For the 10th anniversary, someone placed it in a velvet-lined case. For the 20th, The Associated Press, the Chronicle of Higher Education, and NPR ran stories about the donut. For the 30th, UNCG made new professional display for it. And for the 40th, I wrote about it.
I mean, that’s really it. What else can you say? In 1980, no one had the guts to eat one last donut, and it’s just stayed down there in the basement of Jackson Library for four damn decades. There’s a fine line between laziness and perseverence. Or preservatives, maybe.
The mortician with the sickest burn
Rather than try to tie this whole newsletter together with a tidy turn of phrase, let me just drop in what, maybe, is the best quote I’ve ever been lucky enough to get. In 2014, I went to the tiny town of Gulf, in central North Carolina, to talk to Russell Palmer for Our State magazine. As a boy, he was friends with Charles E. Daniels, who’d moved around the South with his family but eventually ended up in Gulf in the 1950s. One day, Russell got out an old guitar and taught Charles a few chords.
Charles E. Daniels eventually became Charlie Daniels. Russell is the one who first taught him to play guitar.

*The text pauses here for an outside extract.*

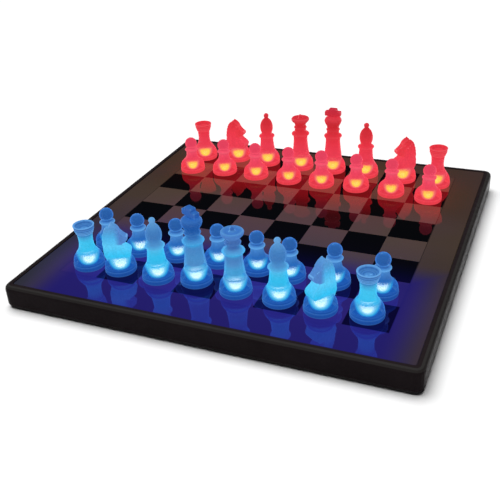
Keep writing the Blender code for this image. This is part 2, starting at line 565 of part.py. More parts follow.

Charlie eventually went on play “The Devil Went Down to Georgia.” Russell became a funeral director. But years later, Charlie paid Russell back by inviting him up on stage at the Grand Ole Opry to play with his band.
Russell is a humble guy, except when you tell him that he can’t do something. In that instance, according to his wife, he always has the same response: “You can’t embalm a body, and you’ve never played the Grand Ole Opry.”
Jeremy, your blog/story/column (that's what they used to call 'em, back when we wore onions on our belts, which was the style at the time...) reminds me, delightfully, of "Lore" AND B99. Schur's shows are among my favorite entertainments. So are doughnuts. Cool, cool, cool, noice.
I'm honestly surprised you didn't mention Star Trek in the section on Utilitarianism. I think Spock summed up that thought process well: "The needs of the many outweigh the needs of the few, or the one."
At any rate, thanks for another delightful Fremulon unit.